Я знаю, нам придется заплатить за это счастье – и чем большим оно будет, тем больше будет несчастий, которые снова последуют за ним по естественному порядку вещей, – но тогда смерть будет легкой, и это тоже счастье.
Часто М.[атильда] писала мне, когда я покидал ее: «Я не боюсь опасностей для тебя, потому что, если ты умрешь, я покончу с собой, вот и всё». Тогда она была искренна.
Я отвечал ей: если ты умрешь, я не покончу жизнь самоубийством, потому что я люблю жизнь, но я буду страдать. И видишь Труатре, видишь, что я обрел? Я обрел возможность снова ощутить ту божественную сторону жизни, которая заставляет поверить в вечность и связывает две души узами, как если бы они знали друг друга веками – во все века – в животных, в цветах, даже в камнях.
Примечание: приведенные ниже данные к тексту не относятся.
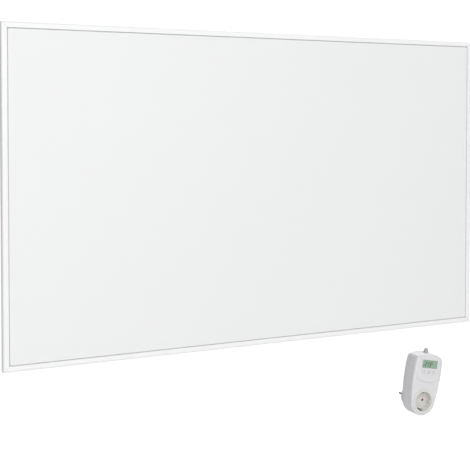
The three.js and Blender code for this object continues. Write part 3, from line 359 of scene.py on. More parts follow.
def dense(loop, spacing):
    """The loop with points added along its long straight stretches."""
    ahead = np.roll(loop, -1, axis=0)
    pieces = np.maximum(1, np.ceil(np.linalg.norm(ahead - loop, axis=1) / spacing)).astype(int)
    shares = np.concatenate([np.arange(n) / n for n in pieces])
    start, end = np.repeat(loop, pieces, axis=0), np.repeat(ahead, pieces, axis=0)
    return start + (end - start) * shares[:, None]


def edge_distance(points, loop):
    """Distance from each point to a closed line."""
    start, step = loop[None], (np.roll(loop, -1, axis=0) - loop)[None]
    away = points[:, None] - start
    share = np.clip((away * step).sum(-1) / np.maximum((step * step).sum(-1), TINY), 0, 1)
    return np.linalg.norm(away - share[..., None] * step, axis=-1).min(1)


def nearest_edge(points, loops):
    """Distance from each point to the nearest of several closed lines."""
    return np.min([edge_distance(points, loop) for loop in loops], axis=0)


def within(points, loop):
    """Whether each point is inside a closed line: a ray towards +x crosses it an odd number of times."""
    x0, z0 = loop.T
    x1, z1 = np.roll(loop, -1, axis=0).T
    x, z = points[:, :1], points[:, 1:]
    crosses = (z0 > z) != (z1 > z)
    where = x0 + (z - z0) * (x1 - x0) / np.where(z1 == z0, TINY, z1 - z0)
    return (crosses & (x < where)).sum(1) % 2 == 1


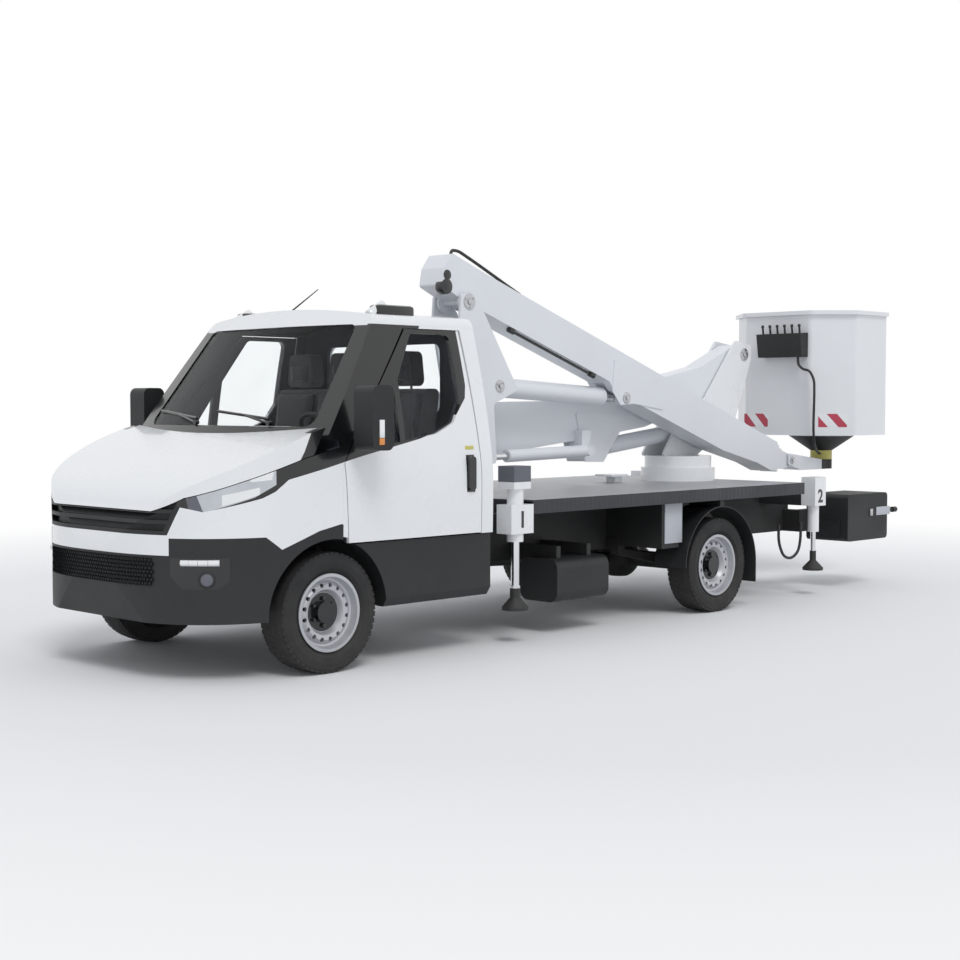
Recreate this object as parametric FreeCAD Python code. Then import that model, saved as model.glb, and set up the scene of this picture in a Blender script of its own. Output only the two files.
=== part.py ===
import FreeCAD, Part
import math
import os

# Cherry picker truck: a light chassis cab with a deck, four stabiliser legs and a folding boom with a basket.
# Millimetres. The origin is on the ground under the middle of the whole vehicle.
# The cab faces -Y, +X is the truck's left side and +Z is up.

# Driving sizes of the vehicle
wheelbase = 3750.0
front_overhang = 950.0
rear_overhang = 3040.0
body_width = 1990.0
cab_height = 2130.0
cab_length = 1304.0
tyre_radius = 350.0
front_axle_y = front_overhang - (front_overhang + wheelbase + rear_overhang) / 2
half_width = body_width / 2

# Clearances and shared thicknesses
cut_over = 40.0
touch_gap = 0.3
seam_gap = 5.0
slide_gap = 5.0
turn_gap = 2.0
pin_gap = 0.05
plate = 20.0
sheet = 8.0


def back(distance):
    """Gives the Y of a point that lies so far behind the front axle."""
    return front_axle_y + distance


# Helpers for solids
def vec(x, y, z):
    """Gives a point."""
    return FreeCAD.Vector(x, y, z)


def box(x_low, x_high, y_low, y_high, z_low, z_high):
    """Makes a box from its limits."""
    return Part.makeBox(x_high - x_low, y_high - y_low, z_high - z_low, vec(x_low, y_low, z_low))


def cylinder(centre, axis, radius, length):
    """Makes a cylinder centred on a point, along an axis."""
    direction = FreeCAD.Vector(axis)
    direction.normalize()
    start = centre - direction * (length / 2)
    return Part.makeCylinder(radius, length, start, direction)


def rod(start, end, radius):
    """Makes a round bar between two points."""
    run = end - start
    return Part.makeCylinder(radius, run.Length, start, run)


def fuse(shapes):
    """Joins solids into one."""
    first = shapes[0]
    if len(shapes) == 1:
        return first
    return first.fuse(shapes[1:]).removeSplitter()


def cut(shape, tools):
    """Takes tools away from a solid."""
    return shape.cut(tools) if isinstance(tools, list) else shape.cut([tools])


def common(shape, tool):
    """Keeps what two solids share."""
    return shape.common(tool)


def mirrored(shape):
    """Gives the same solid on the other side of the vehicle."""
    return shape.mirror(vec(0, 0, 0), vec(1, 0, 0))


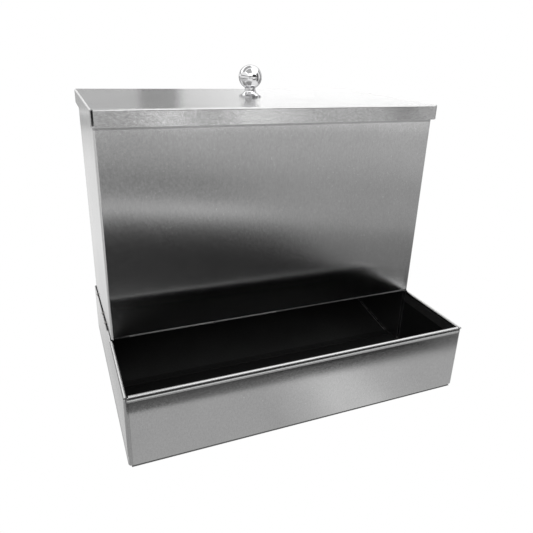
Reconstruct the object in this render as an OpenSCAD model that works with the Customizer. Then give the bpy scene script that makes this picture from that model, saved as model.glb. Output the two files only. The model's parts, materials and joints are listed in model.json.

Это глупо, но у меня такое чувство. […] Я также понимаю, почему египтяне пришли к идее метемпсихоза (перехода души в разные живые существа)[456].
Я люблю в тебе все, – твою мать, даже твоего отца (не смейся) – да, это правда, я чувствую, чем ты обязана каждому, природе, птице, поющей на закате, – всему. Я люблю в тебе ту прошлую жизнь, ту жизнь печали и счастья, люблю в тебе каждую морщинку на твоем лбу.
Понимаешь ли ты меня? Ничего не отвечай на это письмо и прости меня за него.
Я редко позволяю себе поэтичность, но не знаю, почему у меня сегодня возникла необходимость говорить с тобой таким языком.
В сущности, я хочу сказать тебе, что счастлив, глубоко счастлив – даже в твое отсутствие, потому что в моем сердце есть цель, в моем разуме – причина для существования.
Если ты для меня – то, чем ты меня сделала, – ты тоже должна быть счастлива, и мелочи жизни не должны производить на тебя особого впечатления. […]
Прости меня и люби хоть немного, моя единственная маленькая Труатре, мой дорогой друг. […] [без подписи]
[26.10.1891; Дрезден – Милан]
Последний раз я прошу Вас, дорогая мадам Дузе, передать это мадмуазель Труатре.
Не сердитесь на меня, пожалуйста. Я не знаю, кому еще могу доверить мои письма. С уважением, А. Волков.
Для мадмуазель Труатре лично в руки[457]
«Вы говорите, что хотите сохранить между нами дружбу!
Я бы тоже этого хотела. Но как Вы не понимаете, что для того, чтобы ее сохранить, нужно знать, как ее заполучить!
Наши отношения, увы, были преданы огласке и стали секретом полишинеля. Я Вас не обвиняю.
С возрастом я всё больше понимаю, что достоинство женщины страдает, особенно женщины-актрисы. Да, мое пострадало.